This work addresses the core challenge in low-data personalization for LLM agents—minimizing user data disclosure while preserving task utility—under realistic structural constraints (e.g., logical dependencies, class quotas, hierarchical rules) that violate standard subset selection assumptions. Method: We formally model these constraints as a laminar matroid, enabling theoretically grounded submodular maximization with a guaranteed (1−1/e) approximation ratio. Our approach integrates knowledge graph compilation, macro-facet abstraction, and continuous greedy optimization to efficiently identify the minimal sufficient personalized dataset under matroid constraints. Contribution/Results: Experiments demonstrate substantial reduction in user data disclosure while maintaining high task utility. To our knowledge, this is the first framework for LLM personalization that provides both theoretical rigor—via structured constraint formalization—and practical efficacy, establishing a novel paradigm for privacy-sensitive, constraint-aware personalization.
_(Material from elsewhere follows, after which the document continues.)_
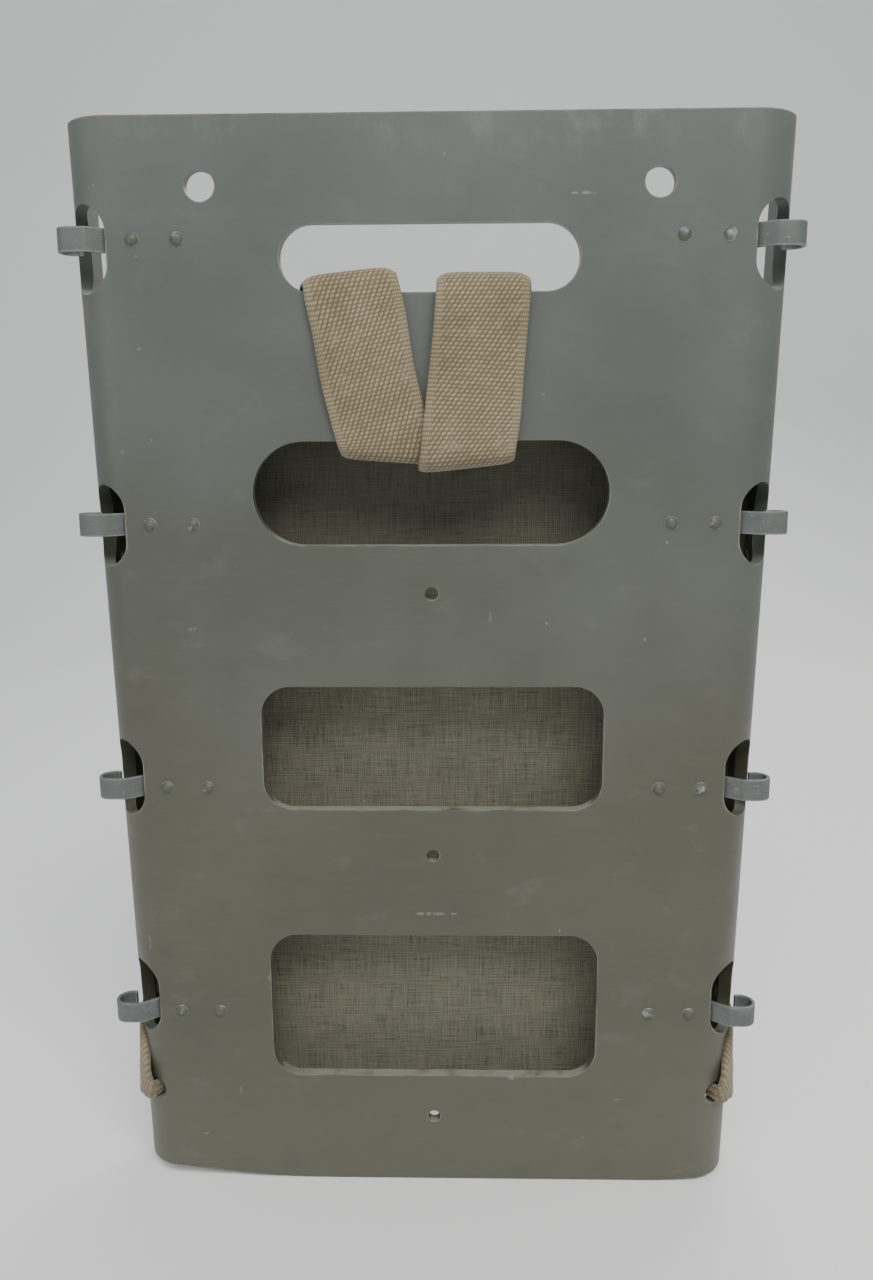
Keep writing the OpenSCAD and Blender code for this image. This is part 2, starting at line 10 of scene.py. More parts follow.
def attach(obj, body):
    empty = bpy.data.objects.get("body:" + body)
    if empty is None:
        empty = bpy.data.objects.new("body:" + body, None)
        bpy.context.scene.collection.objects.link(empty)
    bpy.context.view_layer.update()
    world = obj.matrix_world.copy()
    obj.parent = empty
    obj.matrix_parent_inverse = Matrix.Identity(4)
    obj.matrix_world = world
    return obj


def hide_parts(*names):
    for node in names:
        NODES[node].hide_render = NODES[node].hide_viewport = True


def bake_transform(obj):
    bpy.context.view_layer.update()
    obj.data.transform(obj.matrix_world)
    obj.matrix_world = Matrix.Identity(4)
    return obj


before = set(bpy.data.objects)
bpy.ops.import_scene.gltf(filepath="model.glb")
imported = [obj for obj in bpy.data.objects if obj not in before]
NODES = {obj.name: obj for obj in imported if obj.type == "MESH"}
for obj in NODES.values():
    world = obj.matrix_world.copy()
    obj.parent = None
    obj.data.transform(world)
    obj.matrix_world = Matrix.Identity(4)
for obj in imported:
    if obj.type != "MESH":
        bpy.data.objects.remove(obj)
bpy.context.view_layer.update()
MM = 0.001
SIDES = {"left": -1, "right": 1}

# The board's own measures, as in the CAD
FACE_Y = -3.175 * MM
HALF_W = 183.5
LEAN = math.radians(1.08)
FLANGE_D = 41.0


def half_w(z):
    return HALF_W + z * math.tan(LEAN)


def at(x, depth, z):
    """A point given in millimetres, with its depth from the load face."""
    return Vector((x * MM, FACE_Y + depth * MM, z * MM))


# ---------- camera, floor and light ----------

CAMERA_PLACE = (15.4, -575.4, 455.5)
CAMERA_PITCH, CAMERA_YAW, CAMERA_ROLL = 10.94, -1.26, -0.29
CAMERA_LENS = 28.97


def camera():
    data = bpy.data.cameras.new("camera")
    data.lens = CAMERA_LENS
    data.sensor_width = 36
    data.sensor_fit = "AUTO"
    data.clip_start = 0.05
    data.clip_end = 30
    cam = bpy.data.objects.new("camera", data)
    bpy.context.scene.collection.objects.link(cam)
    pitch, yaw, roll = (math.radians(a) for a in (CAMERA_PITCH, CAMERA_YAW, CAMERA_ROLL))
    forward = Vector((math.sin(yaw) * math.cos(pitch), math.cos(yaw) * math.cos(pitch), -math.sin(pitch)))
    right = Vector((math.cos(yaw), -math.sin(yaw), 0))
    up = right.cross(forward)
    x_axis = right * math.cos(roll) + up * math.sin(roll)
    y_axis = up * math.cos(roll) - right * math.sin(roll)
    place = Matrix((x_axis, y_axis, -forward)).transposed().to_4x4()
    place.translation = Vector(CAMERA_PLACE) * MM
    cam.matrix_world = place
    bpy.context.scene.camera = cam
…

Personalizing Large Language Model (LLM) agents requires conditioning them on user-specific data, creating a critical trade-off between task utility and data disclosure. While the utility of adding user data often exhibits diminishing returns (i.e., submodularity), enabling near-optimal greedy selection, real-world personalization is complicated by structural constraints. These include logical dependencies (e.g., selecting fact A requires fact B), categorical quotas (e.g., select at most one writing style), and hierarchical rules (e.g., select at most two social media preferences, of which at most one can be for a professional network). These constraints violate the assumptions of standard subset selection algorithms. We propose a principled method to formally model such constraints. We introduce a compilation process that transforms a user's knowledge graph with dependencies into a set of abstract macro-facets. Our central result is a proof that common hierarchical and quota-based constraints over these macro-facets form a valid laminar matroid. This theoretical characterization lets us cast structured personalization as submodular maximization under a matroid constraint, enabling greedy with constant-factor guarantees (and (1-1/e) via continuous greedy) for a much richer and more realistic class of problems.